Dos temas, vinculados los dos a la cuestión femenina, inundan mis días con palabra chilena: el caso de una juez que acaba de perder la custodia de sus hijos porque se declaró lesbiana y ello, según el tribunal, "le impide educarlos" (!), y el hecho de que, por primera vez en la historia de Chile, dos mujeres compitan en un partido para ser sus candidatas a la presidencia de la República. Me lo explican diputadas y rectoras de universidad, con esa mirada de "en España estáis mucho más avanzadas". Y a partir de ahí me inundan a preguntas sobre Zapatero, tan impresionadas por sus dos grandes decisiones sobre la mujer (la paridad efectiva en el Gobierno y la conversión en tema de Estado del drama de la violencia doméstica), que han convertido España en el modelo de debates parlamentarios, peticiones y reivindicaciones. Recuerdo que en Barcelona tuvimos ya nuestro caso de madre lesbiana en los juzgados, pero ganó el sentido común, la justicia, la no discriminación. En Chile, el Chile donde Escrivá de Balaguer tiene una calle central, el país se declara confesional, acaba de aprobar la ley del divorcio y están en plena fase de lucha contra la píldora del día siguiente, lo que ha ocurrido con la juez no es extraño, aunque sea notoriamente escandaloso. Pinochet ya no manda, y su fea cara de déspota es hoy la crónica de una pesadilla antigua, pero la Iglesia manda hasta tal punto que aún configura, para su desgracia, el pálpito de la vida chilena. Y, como siempre, no es para bien.

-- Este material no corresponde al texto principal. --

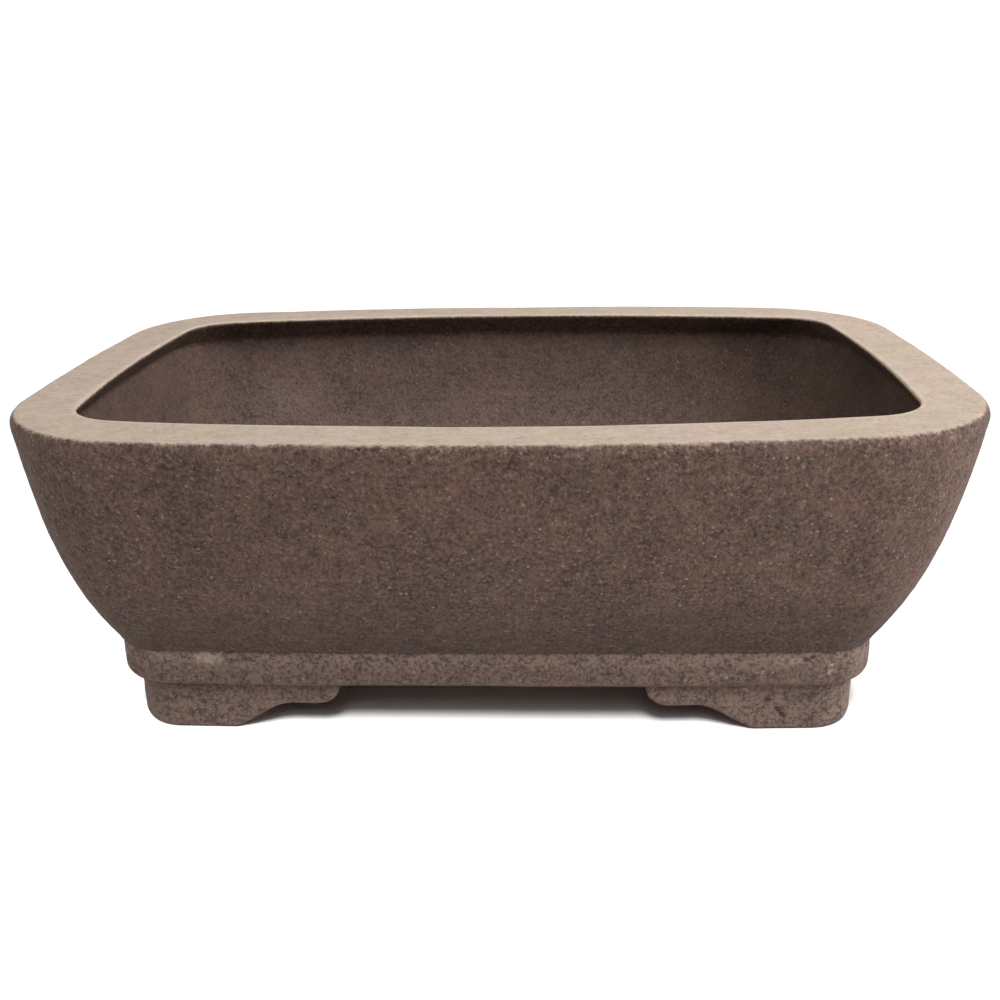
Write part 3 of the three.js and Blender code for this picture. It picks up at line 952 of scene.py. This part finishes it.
# ---------------------------------------------------------------- stage

PAPER = 0.96
FLOOR_HALF = 30
BACKDROP_RADIUS = 12
BACKDROP_STEPS = 96
BACKDROP_HEIGHT = 1.7
SKY_HEIGHT = 16
BACKDROP_GLOW = 1.02
WORLD_GLOW = 0.03

# Lights shine on the pot or on the floor alone, and only the base shades the floor, so that the floor stays
# white right up to the pot.
pot_lit = bpy.data.collections.new("pot_lit")
floor_lit = bpy.data.collections.new("floor_lit")
shades_floor = bpy.data.collections.new("shades_floor")


def stage_mesh(name, material, vertices, faces):
    """A mesh that is only seen and lit, and isn't part of the pot."""
    mesh = bpy.data.meshes.new(name)
    mesh.from_pydata(vertices, [], faces)
    mesh.materials.append(material)
    thing = bpy.data.objects.new(name, mesh)
    bpy.context.scene.collection.objects.link(thing)
    return thing


def make_stage():
    """A white floor, and a glowing wall far off all round. The wall's lower part lights the pot, and is low
    enough to leave the ceiling to the lamps. Its upper part is only seen.
    """
    white = bpy.data.materials.new("white_paper")
    white.use_nodes = True
    shader = white.node_tree.nodes["Principled BSDF"]
    shader.inputs["Base Color"].default_value = (PAPER, PAPER, PAPER, 1)
    shader.inputs["Roughness"].default_value = 1
    shader.inputs["Specular IOR Level"].default_value = 0
    corners = [(x * FLOOR_HALF, y * FLOOR_HALF, 0) for x, y in ((-1, -1), (1, -1), (1, 1), (-1, 1))]
    floor_lit.objects.link(stage_mesh("stage_floor", white, corners, [(0, 1, 2, 3)]))

    glowing = bpy.data.materials.new("lit_paper")
    glowing.use_nodes = True
    shader = glowing.node_tree.nodes["Principled BSDF"]
    shader.inputs["Base Color"].default_value = (0, 0, 0, 1)
    shader.inputs["Emission Color"].default_value = (1, 1, 1, 1)
    shader.inputs["Emission Strength"].default_value = BACKDROP_GLOW
    ring = circle(0, 0, BACKDROP_RADIUS, BACKDROP_STEPS)
    for name, low, high, lights_pot in (
        ("stage_backdrop", -0.01, BACKDROP_HEIGHT, True),
        ("stage_sky", BACKDROP_HEIGHT, SKY_HEIGHT, False),
    ):
        steps = len(ring)
        vertices = [(x, y, z) for z in (low, high) for x, y in ring]
        faces = [(i, (i + 1) % steps, steps + (i + 1) % steps, steps + i) for i in range(steps)]
        wall = stage_mesh(name, glowing, vertices, faces)
        wall.light_linking.receiver_collection = pot_lit
        wall.visible_diffuse = lights_pot
        wall.visible_glossy = lights_pot
        wall.visible_shadow = False

    world = bpy.data.worlds.new("studio")
    world.use_nodes = True
    background = world.node_tree.nodes["Background"]
    background.inputs["Color"].default_value = (1, 1, 1, 1)
    background.inputs["Strength"].default_value = WORLD_GLOW
    bpy.context.scene.world = world


def add_softbox(name, place, size, power):
    """A rectangular lamp that faces the middle of the pot, on the pot alone."""
    light = bpy.data.lights.new(name, "AREA")
    light.shape = "RECTANGLE"
    light.size, light.size_y = size
    light.energy = power
    lamp = bpy.data.objects.new(name, light)
    direction = Vector((0, 0, HEIGHT / 2)) - Vector(place)
    turn = direction.to_track_quat("-Z", "Y").to_matrix().to_4x4()
    lamp.matrix_world = Matrix.Translation(place) @ turn
    lamp.light_linking.receiver_collection = pot_lit
    bpy.context.scene.collection.objects.link(lamp)


def add_sun(name, azimuth, elevation, strength, width=50, colour=(1, 1, 1), on_floor=False):
    """A broad, soft, distant light on the pot or on the floor. Azimuth 0 is the front, and 90 the right."""
    light = bpy.data.lights.new(name, "SUN")
    light.energy = strength * math.pi
    light.color = colour
    light.angle = math.radians(width)
    lamp = bpy.data.objects.new(name, light)
    across, rise = math.radians(azimuth), math.radians(elevation)
    level = math.cos(rise)
    direction = Vector((math.sin(across) * level, -math.cos(across) * level, math.sin(rise)))
    lamp.rotation_euler = direction.to_track_quat("Z", "Y").to_euler()
    lamp.light_linking.receiver_collection = floor_lit if on_floor else pot_lit
    if on_floor:
        lamp.light_linking.blocker_collection = shades_floor
    bpy.context.scene.collection.objects.link(lamp)


CAMERA_PLACE = (13.3 * MM, -344.5 * MM, 171.0 * MM)
CAMERA_ANGLES = (0.3411, 0.0406, -0.0167)  # down, to the left and rolled, in radians
SENSOR = 36
FOCAL_SHARE = 1.16  # focal length as a share of the sensor's width


def make_camera():
    """The photo's view, solved together with the pot's proportions."""
    pitch, yaw, roll = CAMERA_ANGLES
    level = Vector((-math.sin(yaw), math.cos(yaw), 0))
    forward = level * math.cos(pitch) - Vector((0, 0, math.sin(pitch)))
    across = Vector((math.cos(yaw), math.sin(yaw), 0))
    upward = across.cross(forward)
    right = across * math.cos(roll) + upward * math.sin(roll)
    up = upward * math.cos(roll) - across * math.sin(roll)
    data = bpy.data.cameras.new("camera")
    data.sensor_width = SENSOR
    data.lens = FOCAL_SHARE * SENSOR
    data.clip_start = 0.01
    camera = bpy.data.objects.new("camera", data)
    turn = Matrix((right, up, -forward)).transposed().to_4x4()
    camera.matrix_world = Matrix.Translation(CAMERA_PLACE) @ turn
    bpy.context.scene.collection.objects.link(camera)
    bpy.context.scene.camera = camera


make_camera()
make_stage()
add_sun("front_light", 0, 60, 0.80)
add_sun("right_light", 90, 30, 0.20)
add_sun("left_light", -90, 18, 0.27, width=40, colour=(1.0, 0.93, 0.86))
add_sun("front_left_light", -50, 30, 0.16)
add_softbox("right_softbox", (0.7, -0.1, 0.7), (0.5, 0.5), 9.5)
add_softbox("low_right_softbox", (0.55, -0.35, 0.08), (0.3, 0.15), 2.8)
add_sun("floor_light", 0, 54, 1.40, width=17, on_floor=True)
add_sun("floor_low_light", 0, 42, 0.10, width=16, on_floor=True)

clay = clay_material("sandy_clay_surface", False)
rim_clay = clay_material("sponged_rim_surface_and_painted_light", True)
make_floor(clay)
make_moulding(clay)
make_walls_and_rim(clay, rim_clay)
for face, sign_y in (("front", -1), ("back", 1)):
    for end, sign_x in (("left", -1), ("right", 1)):
        make_foot(face, end, sign_x, sign_y, clay)

bpy.context.scene.view_settings.view_transform = "Standard"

Lo que más les duele y, a la vez, les define es la convicción de la lejanía. Chile tiene una alma austral, a pesar de ser uno de los países más europeos del cono sur. Cada vez que tocamos temas complejos, especialmente aquellos que inundan, por su importancia trágica, los grandes titulares del mundo, me reaccionan más con interés de aprendiz que con vocación de opinadores. Hablamos del terrorismo nihilista, de Irak, del atentado de Atocha, de la cuestión de Oriente Próximo, y se beben mis reflexiones con voracidad. Pero no opinan demasiado, y responden al unísono, "Chile está tan lejos...". Sin embargo, no lo está. Justito al otro lado de los Andes vibra en todo su esplendor intelectual Argentina, uno de los países con más cultura política de la zona. Y Brasil, el otro gran gigante, tiene una vocación de intervención internacional también inequívoca. "Son los Andes", me responden. No lo creo. Deben de ser los Andes simbólicos que estructuró Pinochet en las épocas del miedo. Esa honda cultura de dominio de los dictadores, que acuñó el nuestro, en frase gloriosa, para gloria de la imbecilidad: "Hagan como yo", decía Franco, "no se metan en política". Y ya sé que los chilenos se metieron hasta el hueso en política, y murieron en las cárceles y en los estadios, y lucharon. Pero más allá de la lucha, queda esa lejanía simbólica, esa invertebrada e inconsciente cultura del miedo que nos aleja del mundo, cuando el mundo libre no es el nuestro. Algo y mucho hay aún de inapetencia, de sensación de impunidad de los grandes lobbies de poder, de frustración. "Nunca lo juzgarán", resuena en los cafés de la mañana. Por ello todo es lejano, distante, austral... Porque la perversidad de los fuertes, Iglesia incluida, aún se ejerce con impunidad.